__EXERCISE DIRECTIONS__
Each entry that follows must be output without any deviation.

__DATASET EXTRACT__
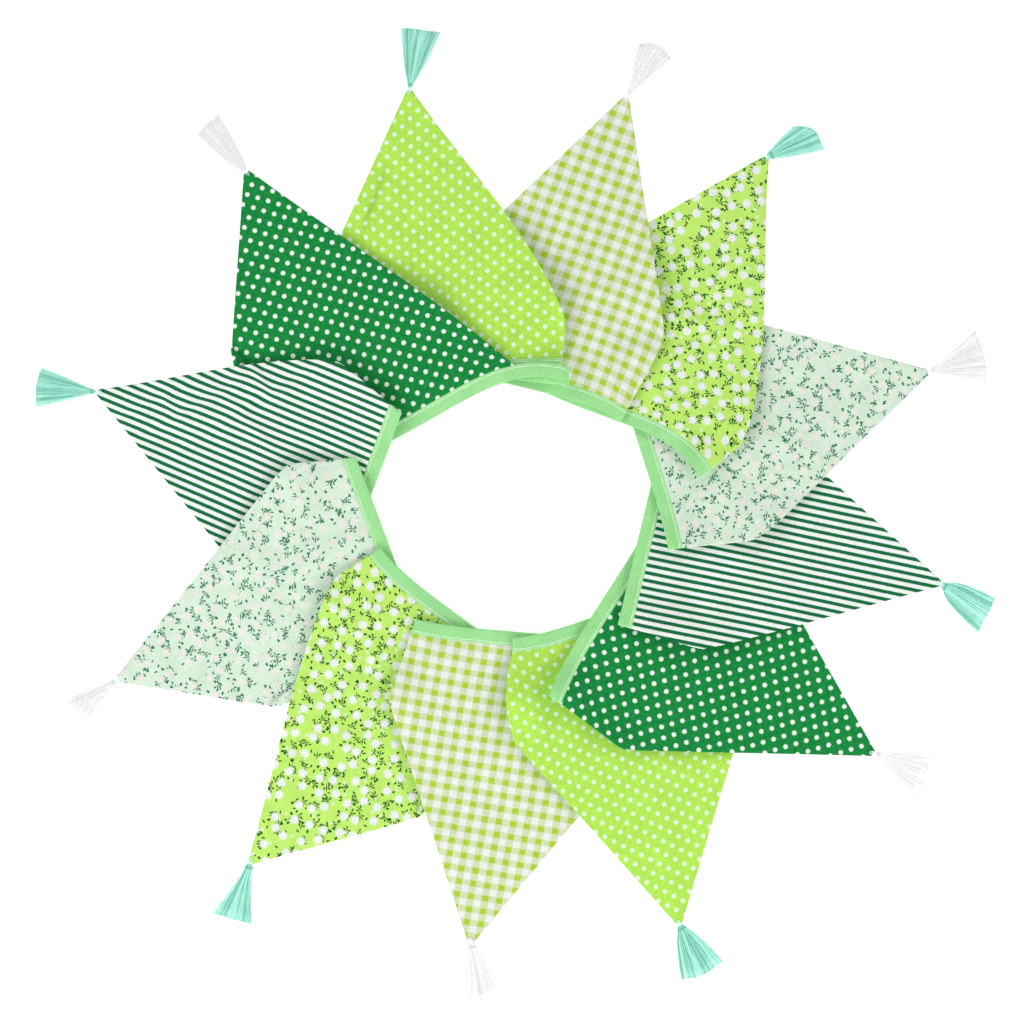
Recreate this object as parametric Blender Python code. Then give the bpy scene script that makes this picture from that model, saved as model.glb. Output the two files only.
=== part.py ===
"""Fabric bunting: twelve triangular cotton flags on one bias tape, with a tassel at each tip.

The garland lies on a level surface, pleated into a closed ring like the blades of a fan. Each
flag lies on the next one clockwise. At the clockwise end of a flag the tape and the flag's corner
turn under. The tape runs back below that flag to the other end of the next flag, where it turns
over onto it. Sizes are in millimetres and angles in degrees until place_mesh turns them to metres.
"""
import math
from collections import namedtuple

import bmesh
import bpy
from mathutils import Vector
from mathutils.geometry import tessellate_polygon

MM = 0.001

# The cloth and the way it lies
SHEET = 1.0              # thickness of a flag and of the folded tape
CLEARANCE = 0.6          # air between two layers that lie on each other
LEVEL = SHEET + CLEARANCE
STACK = 2 * LEVEL        # rise over one flag and the pleat that lies on it
BEND = LEVEL / 2         # mid-surface radius of a fold
BEND_STEPS = 3
RAMP = 70.0              # distance over which cloth comes down to the surface beside a flag
EDGE_MARGIN = 3.5        # distance beyond a flag's edge at which the cloth over it is still level
LAYERS_BELOW = 5         # flags that can lie under one point of a flag
CELL = 15.0              # spacing of the points on a flag

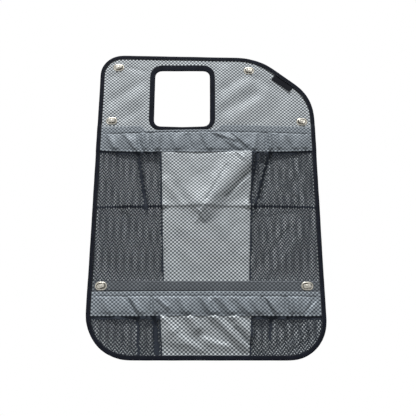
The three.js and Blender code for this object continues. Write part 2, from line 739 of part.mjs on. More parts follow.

__RESPONSE TO THE TASK__
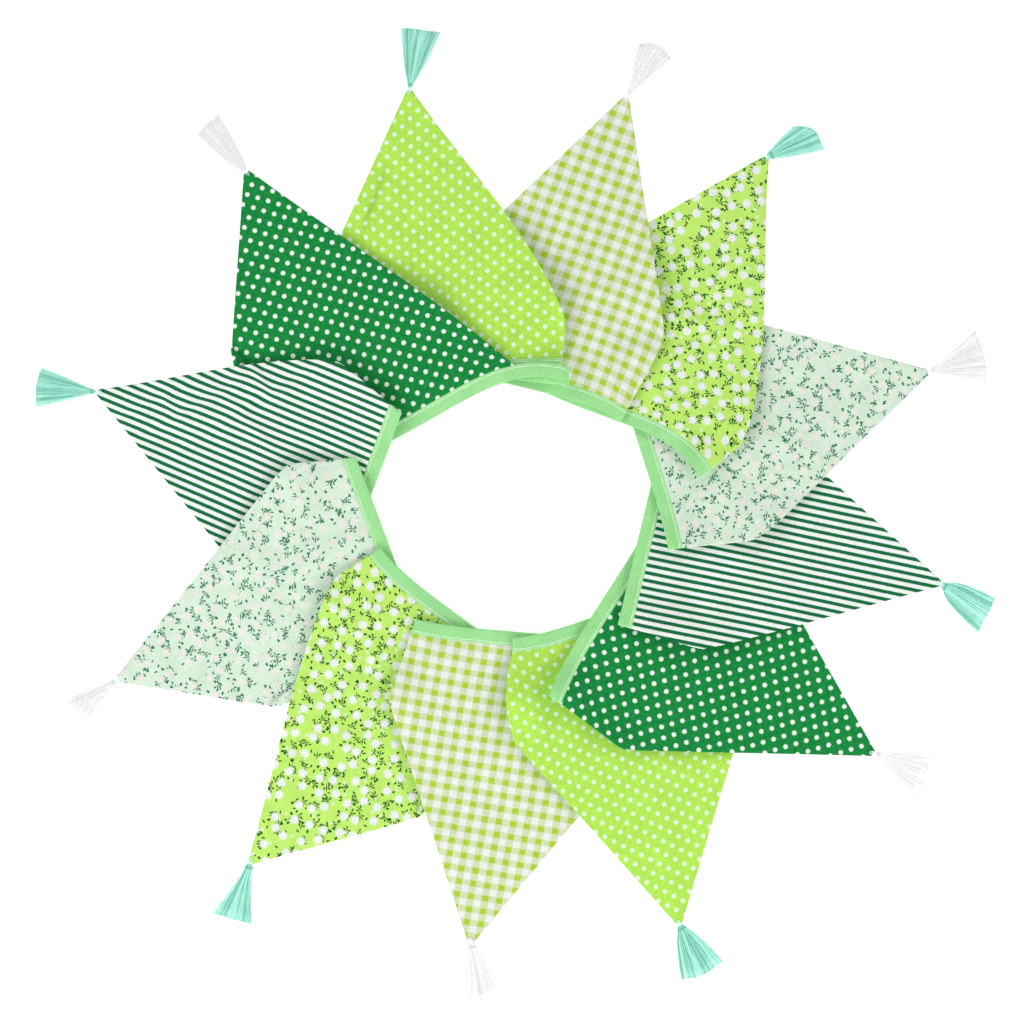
Recreate this object as parametric Blender Python code. Then give the bpy scene script that makes this picture from that model, saved as model.glb. Output the two files only.
=== part.py ===
"""Fabric bunting: twelve triangular cotton flags on one bias tape, with a tassel at each tip.

The garland lies on a level surface, pleated into a closed ring like the blades of a fan. Each
flag lies on the next one clockwise. At the clockwise end of a flag the tape and the flag's corner
turn under. The tape runs back below that flag to the other end of the next flag, where it turns
over onto it. Sizes are in millimetres and angles in degrees until place_mesh turns them to metres.
"""
import math
from collections import namedtuple

import bmesh
import bpy
from mathutils import Vector
from mathutils.geometry import tessellate_polygon

MM = 0.001

# The cloth and the way it lies
SHEET = 1.0              # thickness of a flag and of the folded tape
CLEARANCE = 0.6          # air between two layers that lie on each other
LEVEL = SHEET + CLEARANCE
STACK = 2 * LEVEL        # rise over one flag and the pleat that lies on it
BEND = LEVEL / 2         # mid-surface radius of a fold
BEND_STEPS = 3
RAMP = 70.0              # distance over which cloth comes down to the surface beside a flag
EDGE_MARGIN = 3.5        # distance beyond a flag's edge at which the cloth over it is still level
LAYERS_BELOW = 5         # flags that can lie under one point of a flag
CELL = 15.0              # spacing of the points on a flag

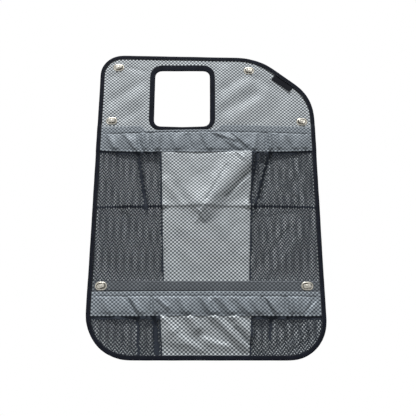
The three.js and Blender code for this object continues. Write part 2, from line 739 of part.mjs on. More parts follow.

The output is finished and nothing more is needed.